* INPUT DATA *
>> START
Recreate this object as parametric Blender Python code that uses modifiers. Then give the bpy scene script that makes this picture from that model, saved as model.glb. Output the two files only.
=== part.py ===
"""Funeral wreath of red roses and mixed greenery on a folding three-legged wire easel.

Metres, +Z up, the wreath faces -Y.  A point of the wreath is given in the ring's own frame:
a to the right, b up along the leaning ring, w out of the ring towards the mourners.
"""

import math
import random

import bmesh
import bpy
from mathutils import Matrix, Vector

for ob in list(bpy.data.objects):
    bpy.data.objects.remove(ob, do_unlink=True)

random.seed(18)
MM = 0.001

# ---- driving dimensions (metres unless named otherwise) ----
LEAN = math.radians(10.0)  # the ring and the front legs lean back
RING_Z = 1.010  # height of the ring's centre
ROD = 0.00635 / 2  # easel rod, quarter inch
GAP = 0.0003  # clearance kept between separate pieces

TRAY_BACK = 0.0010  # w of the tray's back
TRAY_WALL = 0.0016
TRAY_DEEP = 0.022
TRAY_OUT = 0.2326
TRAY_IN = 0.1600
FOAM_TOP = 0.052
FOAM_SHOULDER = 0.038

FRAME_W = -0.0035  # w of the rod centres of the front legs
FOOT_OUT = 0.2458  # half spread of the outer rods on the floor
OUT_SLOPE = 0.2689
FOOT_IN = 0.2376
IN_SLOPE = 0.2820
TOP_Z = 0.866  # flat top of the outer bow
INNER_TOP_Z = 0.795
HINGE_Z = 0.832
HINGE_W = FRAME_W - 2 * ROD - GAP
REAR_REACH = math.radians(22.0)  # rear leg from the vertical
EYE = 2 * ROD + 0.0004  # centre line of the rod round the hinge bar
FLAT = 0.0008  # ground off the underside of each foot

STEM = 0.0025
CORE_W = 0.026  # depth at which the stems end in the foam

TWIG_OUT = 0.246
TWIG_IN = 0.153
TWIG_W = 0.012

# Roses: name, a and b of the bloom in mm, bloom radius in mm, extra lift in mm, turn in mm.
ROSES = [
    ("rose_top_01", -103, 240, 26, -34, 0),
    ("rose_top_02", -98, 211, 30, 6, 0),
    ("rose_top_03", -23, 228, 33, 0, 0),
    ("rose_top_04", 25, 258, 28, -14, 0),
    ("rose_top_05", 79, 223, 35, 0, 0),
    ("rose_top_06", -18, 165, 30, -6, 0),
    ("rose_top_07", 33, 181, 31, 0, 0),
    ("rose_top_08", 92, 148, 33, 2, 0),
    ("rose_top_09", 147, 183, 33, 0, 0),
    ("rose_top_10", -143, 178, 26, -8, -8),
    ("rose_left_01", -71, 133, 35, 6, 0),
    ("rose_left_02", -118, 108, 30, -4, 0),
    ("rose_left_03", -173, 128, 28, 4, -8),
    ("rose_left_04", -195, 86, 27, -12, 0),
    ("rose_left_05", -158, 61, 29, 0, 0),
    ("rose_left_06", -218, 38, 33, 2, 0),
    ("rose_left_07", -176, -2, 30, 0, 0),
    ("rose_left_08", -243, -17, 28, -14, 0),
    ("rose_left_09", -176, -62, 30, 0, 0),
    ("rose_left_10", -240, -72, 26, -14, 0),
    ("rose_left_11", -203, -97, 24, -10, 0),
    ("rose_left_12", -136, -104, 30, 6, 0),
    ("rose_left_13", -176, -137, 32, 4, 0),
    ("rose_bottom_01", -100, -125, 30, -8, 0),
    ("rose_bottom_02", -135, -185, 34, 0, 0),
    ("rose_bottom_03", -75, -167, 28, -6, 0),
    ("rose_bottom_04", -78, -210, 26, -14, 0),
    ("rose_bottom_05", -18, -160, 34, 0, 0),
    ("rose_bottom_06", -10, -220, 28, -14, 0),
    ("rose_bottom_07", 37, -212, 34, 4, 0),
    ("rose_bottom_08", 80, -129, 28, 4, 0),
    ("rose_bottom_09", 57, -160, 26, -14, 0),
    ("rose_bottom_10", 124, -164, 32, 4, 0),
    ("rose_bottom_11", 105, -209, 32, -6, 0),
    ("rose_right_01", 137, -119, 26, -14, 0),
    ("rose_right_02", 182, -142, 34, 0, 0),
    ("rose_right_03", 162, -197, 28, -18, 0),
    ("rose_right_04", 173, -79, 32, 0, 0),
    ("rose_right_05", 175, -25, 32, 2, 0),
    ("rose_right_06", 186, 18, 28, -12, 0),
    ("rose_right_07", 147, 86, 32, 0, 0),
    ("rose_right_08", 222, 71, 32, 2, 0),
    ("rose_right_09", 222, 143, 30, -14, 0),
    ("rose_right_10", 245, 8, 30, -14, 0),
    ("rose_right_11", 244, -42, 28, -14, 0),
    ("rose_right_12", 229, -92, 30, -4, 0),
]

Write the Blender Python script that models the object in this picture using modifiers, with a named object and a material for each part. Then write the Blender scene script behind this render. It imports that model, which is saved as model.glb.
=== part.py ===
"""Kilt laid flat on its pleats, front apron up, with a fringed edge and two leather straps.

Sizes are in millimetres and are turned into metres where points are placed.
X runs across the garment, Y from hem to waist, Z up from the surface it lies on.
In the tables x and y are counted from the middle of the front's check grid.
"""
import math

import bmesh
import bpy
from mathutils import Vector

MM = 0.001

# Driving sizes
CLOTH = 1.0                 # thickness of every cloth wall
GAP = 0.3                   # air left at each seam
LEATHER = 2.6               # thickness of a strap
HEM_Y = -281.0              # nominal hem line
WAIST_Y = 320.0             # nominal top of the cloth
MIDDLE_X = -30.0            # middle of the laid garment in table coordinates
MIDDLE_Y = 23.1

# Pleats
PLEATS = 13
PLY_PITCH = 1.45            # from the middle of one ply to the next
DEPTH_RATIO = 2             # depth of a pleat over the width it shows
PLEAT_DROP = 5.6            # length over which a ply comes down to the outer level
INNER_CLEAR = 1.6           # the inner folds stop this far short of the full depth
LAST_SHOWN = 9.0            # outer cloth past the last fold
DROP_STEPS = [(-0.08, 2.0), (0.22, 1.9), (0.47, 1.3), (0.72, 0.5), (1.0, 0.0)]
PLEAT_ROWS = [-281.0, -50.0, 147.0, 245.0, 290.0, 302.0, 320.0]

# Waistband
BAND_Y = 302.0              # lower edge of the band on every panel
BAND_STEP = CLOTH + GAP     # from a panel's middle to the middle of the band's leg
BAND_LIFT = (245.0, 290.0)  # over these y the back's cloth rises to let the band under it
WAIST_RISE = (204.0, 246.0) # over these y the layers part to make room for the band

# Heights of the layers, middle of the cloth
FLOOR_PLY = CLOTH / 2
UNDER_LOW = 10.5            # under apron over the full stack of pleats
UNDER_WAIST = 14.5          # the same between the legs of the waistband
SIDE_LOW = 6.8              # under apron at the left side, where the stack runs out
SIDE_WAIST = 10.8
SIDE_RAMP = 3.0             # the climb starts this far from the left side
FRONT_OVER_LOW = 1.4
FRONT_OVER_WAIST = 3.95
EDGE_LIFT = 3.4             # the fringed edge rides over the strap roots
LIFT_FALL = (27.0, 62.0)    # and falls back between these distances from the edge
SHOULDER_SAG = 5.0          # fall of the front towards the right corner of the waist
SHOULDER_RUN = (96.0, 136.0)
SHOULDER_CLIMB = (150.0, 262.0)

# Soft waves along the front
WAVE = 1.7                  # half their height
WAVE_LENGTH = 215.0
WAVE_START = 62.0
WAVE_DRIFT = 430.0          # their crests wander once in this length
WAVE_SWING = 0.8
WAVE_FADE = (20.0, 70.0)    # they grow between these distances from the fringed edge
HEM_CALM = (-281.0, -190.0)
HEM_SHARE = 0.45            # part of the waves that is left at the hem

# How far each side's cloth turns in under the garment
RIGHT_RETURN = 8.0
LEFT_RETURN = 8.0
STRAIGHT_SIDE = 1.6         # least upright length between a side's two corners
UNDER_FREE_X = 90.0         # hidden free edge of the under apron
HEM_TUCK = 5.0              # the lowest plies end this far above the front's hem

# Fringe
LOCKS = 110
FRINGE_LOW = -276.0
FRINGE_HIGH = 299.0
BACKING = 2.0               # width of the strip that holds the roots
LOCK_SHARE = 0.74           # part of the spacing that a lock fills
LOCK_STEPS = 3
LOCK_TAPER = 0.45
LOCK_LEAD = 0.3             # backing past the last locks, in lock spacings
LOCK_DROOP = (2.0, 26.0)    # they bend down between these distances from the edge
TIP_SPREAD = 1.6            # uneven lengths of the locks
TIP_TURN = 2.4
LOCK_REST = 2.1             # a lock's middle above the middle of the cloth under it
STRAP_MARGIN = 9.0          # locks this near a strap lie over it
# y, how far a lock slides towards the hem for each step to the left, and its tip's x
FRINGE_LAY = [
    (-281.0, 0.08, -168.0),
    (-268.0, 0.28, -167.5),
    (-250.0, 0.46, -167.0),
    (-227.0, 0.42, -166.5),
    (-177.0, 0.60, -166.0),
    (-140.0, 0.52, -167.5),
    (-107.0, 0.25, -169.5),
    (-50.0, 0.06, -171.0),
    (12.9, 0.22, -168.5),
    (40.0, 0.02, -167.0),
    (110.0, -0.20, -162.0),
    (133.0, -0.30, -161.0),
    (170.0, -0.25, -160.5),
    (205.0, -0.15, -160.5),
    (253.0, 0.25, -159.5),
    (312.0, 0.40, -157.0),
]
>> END
>> START
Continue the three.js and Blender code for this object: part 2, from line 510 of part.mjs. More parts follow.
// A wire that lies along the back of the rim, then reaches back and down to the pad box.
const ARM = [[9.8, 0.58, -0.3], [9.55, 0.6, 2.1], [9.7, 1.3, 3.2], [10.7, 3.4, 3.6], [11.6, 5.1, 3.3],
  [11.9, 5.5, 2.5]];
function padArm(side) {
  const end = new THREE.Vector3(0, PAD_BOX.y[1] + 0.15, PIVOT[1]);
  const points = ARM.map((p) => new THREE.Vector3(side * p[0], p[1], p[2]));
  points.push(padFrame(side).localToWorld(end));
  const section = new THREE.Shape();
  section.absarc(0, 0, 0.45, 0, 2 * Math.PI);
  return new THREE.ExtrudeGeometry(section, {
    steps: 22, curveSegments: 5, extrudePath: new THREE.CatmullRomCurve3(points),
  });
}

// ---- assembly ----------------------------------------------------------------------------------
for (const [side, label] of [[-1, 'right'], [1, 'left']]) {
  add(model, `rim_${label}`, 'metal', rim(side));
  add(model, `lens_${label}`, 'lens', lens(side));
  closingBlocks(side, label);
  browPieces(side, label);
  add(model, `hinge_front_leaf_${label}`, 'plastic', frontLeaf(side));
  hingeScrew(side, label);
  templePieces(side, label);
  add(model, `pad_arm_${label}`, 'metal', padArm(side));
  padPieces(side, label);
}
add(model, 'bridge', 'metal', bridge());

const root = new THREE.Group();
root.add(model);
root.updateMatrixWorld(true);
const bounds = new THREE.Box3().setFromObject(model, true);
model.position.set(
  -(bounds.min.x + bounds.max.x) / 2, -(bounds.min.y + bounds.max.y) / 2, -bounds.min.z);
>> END
* EXERCISE DIRECTIONS *
Each line from the line containing "Continue the three.js" through the line containing "-(bounds.min.x + bounds.max.x)" is to be transcribed exactly, and no other line.

* TASK SOLUTION *
Continue the three.js and Blender code for this object: part 2, from line 510 of part.mjs. More parts follow.
// A wire that lies along the back of the rim, then reaches back and down to the pad box.
const ARM = [[9.8, 0.58, -0.3], [9.55, 0.6, 2.1], [9.7, 1.3, 3.2], [10.7, 3.4, 3.6], [11.6, 5.1, 3.3],
  [11.9, 5.5, 2.5]];
function padArm(side) {
  const end = new THREE.Vector3(0, PAD_BOX.y[1] + 0.15, PIVOT[1]);
  const points = ARM.map((p) => new THREE.Vector3(side * p[0], p[1], p[2]));
  points.push(padFrame(side).localToWorld(end));
  const section = new THREE.Shape();
  section.absarc(0, 0, 0.45, 0, 2 * Math.PI);
  return new THREE.ExtrudeGeometry(section, {
    steps: 22, curveSegments: 5, extrudePath: new THREE.CatmullRomCurve3(points),
  });
}

// ---- assembly ----------------------------------------------------------------------------------
for (const [side, label] of [[-1, 'right'], [1, 'left']]) {
  add(model, `rim_${label}`, 'metal', rim(side));
  add(model, `lens_${label}`, 'lens', lens(side));
  closingBlocks(side, label);
  browPieces(side, label);
  add(model, `hinge_front_leaf_${label}`, 'plastic', frontLeaf(side));
  hingeScrew(side, label);
  templePieces(side, label);
  add(model, `pad_arm_${label}`, 'metal', padArm(side));
  padPieces(side, label);
}
add(model, 'bridge', 'metal', bridge());

const root = new THREE.Group();
root.add(model);
root.updateMatrixWorld(true);
const bounds = new THREE.Box3().setFromObject(model, true);
model.position.set(
  -(bounds.min.x + bounds.max.x) / 2, -(bounds.min.y + bounds.max.y) / 2, -bounds.min.z);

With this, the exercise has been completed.